RIO DE JANEIRO - Nas águas da mais
recente e desvairada ficção pretensamente histórica, a moda é contar a
vida de Cristo de forma diferente,
atribuindo-lhe um casamento que, a
ter sido real, em nada altera sua
mensagem e presença na civilização
ocidental. Agora, decifrado um manuscrito que teria sido um evangelho
segundo Judas, retorna como novidade a versão de que Judas não traiu
seu amigo, pelo contrário, teria sido
seu parceiro na história (ou na lenda) da Redenção da culpa de Adão.

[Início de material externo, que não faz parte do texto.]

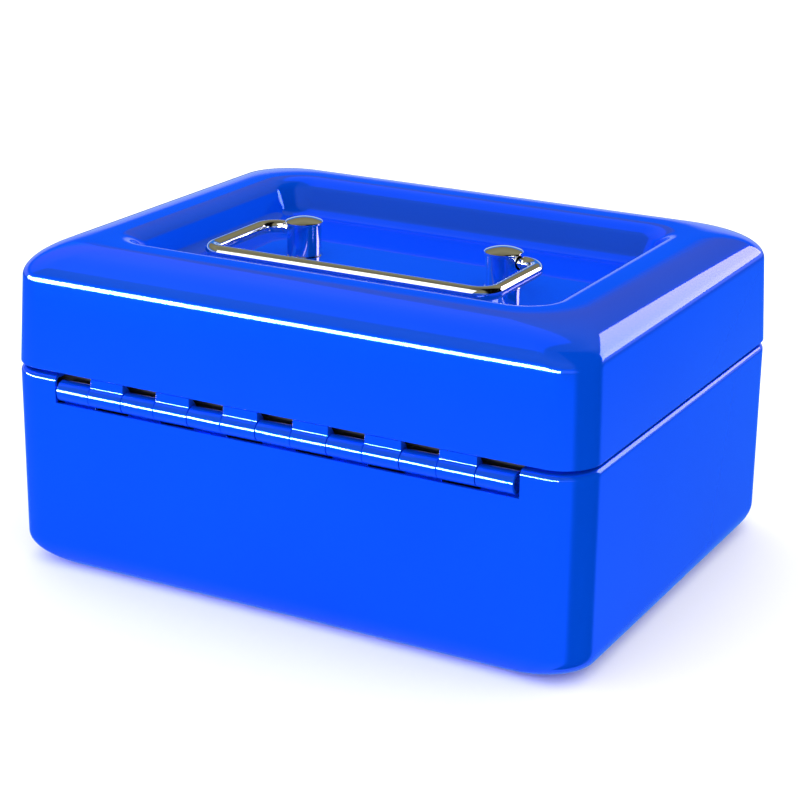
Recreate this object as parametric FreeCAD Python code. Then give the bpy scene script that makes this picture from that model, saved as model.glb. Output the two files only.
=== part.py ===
# Small steel cash box: pressed base and lid, piano hinge, folding wire handle, key lock and coin tray.
# Units are millimetres. +Z is up, X runs along the long side, the lock is on -Y and the hinge on +Y.
# The origin is the middle of the underside.
import FreeCAD, Part
import math
import os
from FreeCAD import Vector

# Overall size of the box body, and the sheet that it is pressed from
BOX_LENGTH = 152.0
BOX_WIDTH = 118.0
BOX_HEIGHT = 80.0
SHEET = 0.8
CORNER_RADIUS = 9.5

# Base: rounded bottom edge, shoulder under the lid's edge, and the lip that rises inside the lid
BOTTOM_ROUND = 7.0
BOTTOM_CORNER_RADIUS = 19.0
SEAM_Z = 51.0
SEAM_GAP = 1.0
SHOULDER_Z = SEAM_Z - SEAM_GAP
SHOULDER_ROUND = 1.5
LIP_INSET = 3.4
LIP_TOP_Z = 56.5

# Lid: drafted wall, wide rounded edge, crest, and the dish that the handle folds into
LID_DRAFT = 0.9
LID_ROUND_RUN = 12.4
LID_ROUND_RISE = 8.0
LID_CREST_CORNER_RADIUS = 15.3
DISH_INSET = 17.0
DISH_DEPTH = 9.0
DISH_EDGE_RADIUS = 5.0
DISH_FOOT_RADIUS = 4.0
DISH_SLOPE = math.radians(65.0)
DISH_RIM_CORNER_RADIUS = 11.0
DISH_FOOT_CORNER_RADIUS = 4.0

# Piano hinge: thirteen knuckles on one pin, the odd ones belong to the base
HINGE_Y = 57.5
HINGE_Z = 46.3
KNUCKLE_COUNT = 13
KNUCKLE_PITCH = 9.26
KNUCKLE_GAP = 0.16
LEAF_SHEET = 0.8
KNUCKLE_RADIUS = 2.6
KNUCKLE_BORE = KNUCKLE_RADIUS - LEAF_SHEET
PIN_RADIUS = KNUCKLE_BORE - 0.05
PIN_RECESS = 1.6
NOTCH_MARGIN = 1.0
NOTCH_BOTTOM_Z = 43.3
BASE_LEAF_LOW_Z = 28.0
BASE_LEAF_JOGGLE_Z = 41.0
TONGUE_OVERLAP = 1.0
TONGUE_RUN_Z = 44.7
TONGUE_BEND = 0.5
LID_LEAF_HIGH_Z = 64.0
LID_LEAF_BAND_Z = 49.5
LID_LEAF_GAP = 0.1
LID_TONGUE_RISE = 1.3
LID_TONGUE_FILLET = 0.8
PIN_CHAMFER = 0.3

# Handle: chromed wire that turns in two posts
POST_X = 27.6
POST_RADIUS = 4.3
POST_CAP_RADIUS = 4.7
POST_CAP_SHEET = 0.7
POST_CAP_ROUND = 0.35
POST_RIM_Z = 79.6
POST_DOME = 1.0
PIVOT_Z = 77.2
WIRE_RADIUS = 1.7
STUB_RADIUS = 1.45
STUB_CLEARANCE = 0.35
STUB_DEPTH = 4.4
STUB_END_GAP = 0.3
STUB_BARE_LENGTH = 0.8
HANDLE_HALF_LENGTH = 38.0
HANDLE_REACH = 28.8
HANDLE_BAR_BEND = 4.6
HANDLE_ARM_BEND = 5.0
POST_SCREW_RADIUS = 2.0
POST_SCREW_TOP_Z = 75.0
POST_SCREW_HEAD_RADIUS = 3.8
POST_SCREW_HEAD_HEIGHT = 2.2
POST_SCREW_HEAD_ROUND = 1.0
CROSS_LENGTH = 4.4
CROSS_WIDTH = 0.9
CROSS_DEPTH = 1.2
POST_WASHER_RADIUS = 5.0
WASHER_SHEET = 0.8

# Lock: housing through the front wall, plug with a hooked cam, and the strike that hangs from the lid
LOCK_Z = 33.5
LOCK_FACE_Y = -(HINGE_Y + KNUCKLE_RADIUS)
WALL_FACE_Y = -BOX_WIDTH / 2
LOCK_REAR_Y = -50.0
BEZEL_RADIUS = 9.5
BEZEL_ROUND = 0.7
HOUSING_RADIUS = 7.0
HOUSING_GROOVE_HALF_WIDTH = 1.5
HOUSING_GROOVE_REACH = 5.4
HOUSING_GROOVE_END = 1.5
NUT_ACROSS_FLATS = 17.0
NUT_THICKNESS = 2.5
PLUG_RADIUS = 4.25
PLUG_CLEARANCE = 0.05
PLUG_HEAD_RADIUS = 5.3
PLUG_HEAD_LENGTH = 1.2
KEYWAY_WIDTH = 1.6
KEYWAY_HEIGHT = 5.6
KEYWAY_END_Y = -53.4
WAFER_COUNT = 4
WAFER_PITCH = 1.3
WAFER_FIRST_Y = -58.2
WAFER_SHEET = 0.7
WAFER_HALF_WIDTH = 2.35
WAFER_HALF_HEIGHT = 3.05
WAFER_TAIL_HALF_WIDTH = 1.35
WAFER_TAIL_REACH = 4.0
WAFER_WINDOW_HALF_WIDTH = 1.0
WAFER_WINDOW_HALF_HEIGHT = 2.4
WAFER_CLEARANCE = 0.05
WAFER_NOTCH_GAP = 0.01
SPRING_X = 1.88
SPRING_RADIUS = 0.35
SPRING_WIRE_RADIUS = 0.1
SPRING_HEIGHT = 3.0
SPRING_PITCH = 0.75
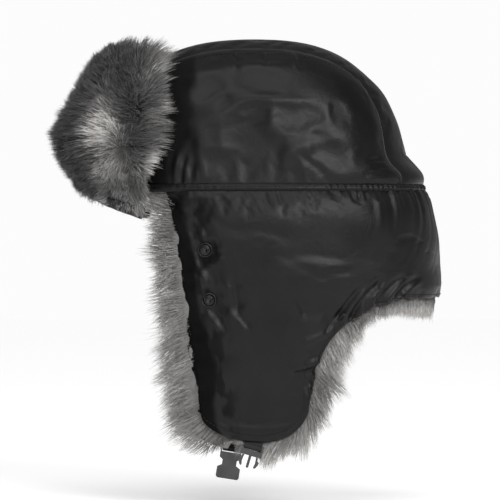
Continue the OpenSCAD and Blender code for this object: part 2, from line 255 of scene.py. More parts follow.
def outward(obj):
    """Turns every face of a closed mesh outward."""
    bm = bmesh.new()
    bm.from_mesh(obj.data)
    bmesh.ops.recalc_face_normals(bm, faces=bm.faces)
    bm.to_mesh(obj.data)
    bm.free()


def positions(mesh):
    """The mesh's points in millimetres."""
    flat = np.zeros(len(mesh.vertices) * 3)
    mesh.vertices.foreach_get("co", flat)
    return flat.reshape(-1, 3) / MM


def place(obj, body, slot, *nodes):
    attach(obj, body)
    if nodes:
        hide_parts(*nodes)
    return obj


# ---- materials ----

def grey(level, warm=0.0):
    return (level * (1 + warm), level, level * (1 - warm), 1)


def add_node(tree, kind, **values):
    """Adds a shader node; each value sets the input or the property of that name, _ standing for a space."""
    node = tree.nodes.new("ShaderNode" + kind)
    for key, value in values.items():
        if key.replace("_", " ") in node.inputs:
            node.inputs[key.replace("_", " ")].default_value = value
        else:
            setattr(node, key, value)
    return node


class Look:
    """A material with one principled shader, and short ways to put nodes in front of it."""

    def __init__(self, name, **values):
        self.material = bpy.data.materials.new(name)
        self.material.use_nodes = True
        self.tree = self.material.node_tree
        self.tree.nodes.clear()
        self.shader = self.add("BsdfPrincipled", **values)
        self.link(self.shader.outputs[0], self.add("OutputMaterial"), 0)

    def add(self, kind, **values):
        return add_node(self.tree, kind, **values)

    def link(self, source, node, where):
        self.tree.links.new(source, node.inputs[where])

    def feed(self, where, source):
        self.link(source, self.shader, where)

    def texture(self, kind, **values):
        """Output of a texture that reads object coordinates."""
        node = self.add("Tex" + kind, **values)
        self.link(self.add("TexCoord").outputs["Object"], node, "Vector")
        return node.outputs["Fac"]

    def ramp(self, value, stops):
        """Colour for a value, from (position, colour) stops."""
        node = self.add("ValToRGB")
        elements = node.color_ramp.elements
        while len(elements) < len(stops):
            elements.new(0.5)
        for element, (at, colour) in zip(elements, stops):
            element.position = at
            element.color = colour
        self.link(value, node, 0)
        return node.outputs[0]

    def remap(self, value, low, high, start=0.0, end=1.0):
        node = self.add("MapRange", From_Min=start, From_Max=end, To_Min=low, To_Max=high)
        self.link(value, node, "Value")
        return node.outputs[0]

    def bump(self, height, strength, distance, under=None):
        node = self.add("Bump", Strength=strength, Distance=distance)
        self.link(height, node, "Height")
        if under:
            self.link(under, node, "Normal")
        return node.outputs[0]


CLOTH_SHEEN = 0.02
CLOTH_GLOSS = 0.19
GLOSS_IN_SHADE = 0.1


def cloth_material(name, low, high, roughness, thread=0.45, weave=0.25, crease=0.3):
    """Woven synthetic cloth: two crossed thread directions, soft tone drift and fine creases."""
    look = Look(name, Sheen_Roughness=0.4)
    tone = look.texture("Noise", Scale=22.0, Detail=4.0, Roughness=0.55)
    look.feed("Base Color", look.ramp(tone, [(0.3, low), (0.72, high)]))
    look.feed("Roughness", look.remap(tone, roughness - 0.06, roughness + 0.08, 0.3, 0.7))
    pitch = 2 * math.pi / (thread * MM) / 20
    crossed = look.add("Math", operation="MULTIPLY")
    for k, axis in enumerate("YZ"):
        look.link(look.texture("Wave", Scale=pitch, Distortion=0.4, bands_direction=axis), crossed, k)
    creases = look.texture("Noise", Scale=75.0, Detail=6.0, Roughness=0.6, Distortion=0.6)
    coarse = look.bump(creases, crease, 0.0016)
    look.feed("Normal", look.bump(crossed.outputs[0], weave, 0.00012, coarse))
    # Painted shade: the stored shade value lowers sheen and specular shine where folds or neighbouring parts
    # would shade the cloth.
    shade = look.add("Attribute", attribute_name="shade").outputs["Fac"]
    for where, value in (("Sheen Weight", CLOTH_SHEEN), ("Specular IOR Level", CLOTH_GLOSS)):
        look.feed(where, look.remap(shade, value, value * GLOSS_IN_SHADE))
    return look.material


def fur_material(name, dark, mid, light, tip_lift):
    """Colour along a hair (v) and between hairs (u) comes from the UV map that each hair carries."""
    look = Look(name, Roughness=0.62, Specular_IOR_Level=0.3, Sheen_Weight=0.22, Sheen_Roughness=0.5)
    parts = look.add("SeparateXYZ")
    look.link(look.add("UVMap", uv_map="OFBake").outputs[0], parts, 0)
    u, v = parts.outputs[0], parts.outputs[1]
    shade = look.add("Mix", data_type="RGBA", blend_type="MULTIPLY")
    shade.inputs[0].default_value = 1.0
    look.link(look.ramp(u, [(0.0, dark), (0.5, mid), (1.0, light)]), shade, 6)
    look.link(look.ramp(v, [(0.0, grey(0.30)), (0.45, grey(0.85)), (1.0, grey(1.0))]), shade, 7)
    tipped = look.add("VectorMath", operation="SCALE")
    look.link(shade.outputs[2], tipped, 0)
    look.link(look.remap(v, 1.0, 1 + tip_lift, 0.6, 1.0), tipped, "Scale")
    look.feed("Base Color", tipped.outputs[0])
    return look.material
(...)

Antes mesmo de Renan, no século
19, já havia a teoria de que Judas teria sido necessário ao mistério que
forma o eixo da religião cristã. Danilo Nunes, creio que nos anos 80, em livro traduzido para o inglês ("Judas,
traidor ou traído?", editora Record),
analisa com farta documentação a
teoria de que Judas, desiludido com a
passividade de Cristo em relação ao
jugo de César, teria tramado a sua
entrega aos romanos. Seria assim um
herói da causa nacional judaica.
Dentro desse raciocínio primário,
Joaquim Silvério dos Reis, ao trair os
inconfidentes mineiros, teria colaborado com a causa da independência
do Brasil, uma vez que naquela ocasião não havia condições objetivas
para a subversão.
O manuscrito que agora foi decifrado já era conhecido em diversas versões. Renan garante que até o século
5 havia mais de 80 evangelhos divergentes, alguns deles redigidos 300
anos após os fatos relatados nos
evangelhos canônicos. O texto agora
revelado é do século 3 e repete, com
pequenas variantes, a versão essênia
de que o cristianismo foi um equívoco religioso de uma luta política.
A tradição nascida nos primeiros
anos de nossa era coloca Judas como
traidor de um homem, ainda que em
nome de uma causa. E foi como traidor que passou à história. Traído em
seus ideais de libertação de seu povo,
ele traiu o homem de quem se fez discípulo. Como sabemos, aproveita-se
a traição mas despreza-se o traidor.